The Strike Zone—October 25, 2021

Alex Blutman

Alex Blutman is a student at Harvard Law School and a member of the Labor and Employment Lab.

Last week, Las Vegas Raiders head coach Jon Gruden resigned after emails he had written containing racist, homophobic, and misogynistic remarks were made public. The emails emerged as part of the workplace culture investigation that the NFL had been conducting into the Washington Football Team. Shortly after Gruden’s resignation, the NFL Players Association announced that it would formally request that the NFL release the remainder of the 650,000 emails the league had collected as part of its investigation—a request the NFL appears poised to deny on account of confidentiality reasons. The union probably lacks a solid legal basis for demanding the release of the emails, as the request would need to be tied to some right to such information in the CBA or be relevant to a violation of the CBA or workers’ rights under federal labor law. An NFL source familiar with the documents told the Associated Press that an internal review “did not identify other areas and other individuals it has to contact at club leadership or league leadership levels” on account of harmful language or messages. Even assuming none of the other emails collected rise to the level of Gruden’s offense, NFLPA executive director DeMaurice Smith suggested that further review of the emails could help determine whether race has been a factor in hiring decisions around the league.

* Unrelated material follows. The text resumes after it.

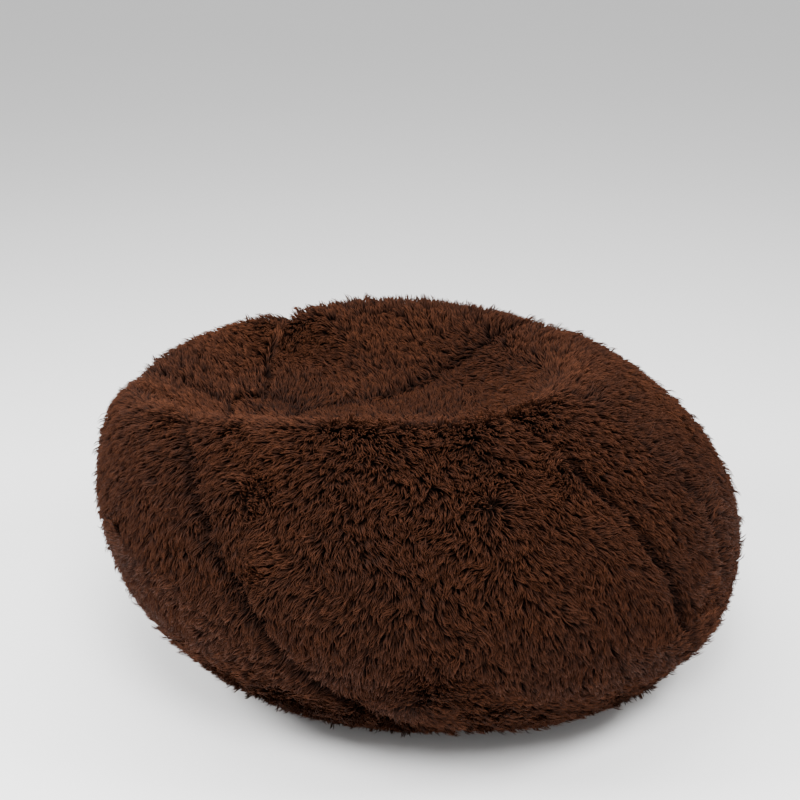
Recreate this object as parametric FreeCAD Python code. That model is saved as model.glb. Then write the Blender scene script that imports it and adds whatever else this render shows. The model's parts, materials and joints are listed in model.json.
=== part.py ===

The Women’s National Basketball Players Association released a statement, published as a full-page ad in the NY Times, in support of those who are “fighting back against the cruel abortion bans in Texas and across the country.” The statement, joined by Planned Parenthood, Athletes for Impact, Seeding Sovereignty, SisterSong, and Noise for Now, declares that “abortion, birth control, and fertility care are vital—not just for athletes who can get pregnant, but for all families and gender identities.” A few weeks ago, more than 500 athletes and various athlete associations signed an amicus curia brief submitted to the Supreme Court advocating for the protection of abortion rights in Dobbs v. Jackson Women’s Health Organization.

The student-athlete plaintiffs in Johnson v. NCAA filed a response after the NCAA and co-defendant universities appealed the district court’s decision to deny the defendants’ motion to dismiss, having found the plaintiffs plausibly alleged they were employees under the FLSA. Citing NCAA v. Alston and the recent NLRB General Counsel memo, the players reiterated their position that they are employees entitled to a minimum wage. Defendants are seeking immediate appeal on the basis that the Third Circuit has not spoken on the joint employer issue and that there is divergence among the Courts of Appeals. Meanwhile, the plaintiffs have requested class certification in the case, which, if conditionally granted, could allow more than 200,000 student-athletes to opt in to the class.

In the midst of a protracted legal and public relations battle over wages and working conditions, Major League Baseball announced that it will require teams to provide housing for minor league players starting in 2022. Governed by a complex legal framework, minor league baseball players, who are not represented by a union, have increasingly agitated for greater protections through groups like Advocates for Minor Leaguers and More Than Baseball. While securing housing was a top priority, minor leaguers continue to call for improvements to wages and travel accommodations, among other issues.

The 2021-2022 NBA campaign began last Tuesday, and this season’s edition will again excuse players from random marijuana testing. The agreement between the league and the Players Association continues a policy that began during the restart of the 2020 season that was interrupted by the pandemic and continued through the 2020-2021 season. Although marijuana remains prohibited in the collective bargaining agreement, the amended procedure emerged as part of the league and union’s agreement on COVID-19 health and safety protocols. NBPA Executive Director Michele Roberts recently said that she expects random marijuana testing will be eliminated “in the next CBA, maybe even next season.”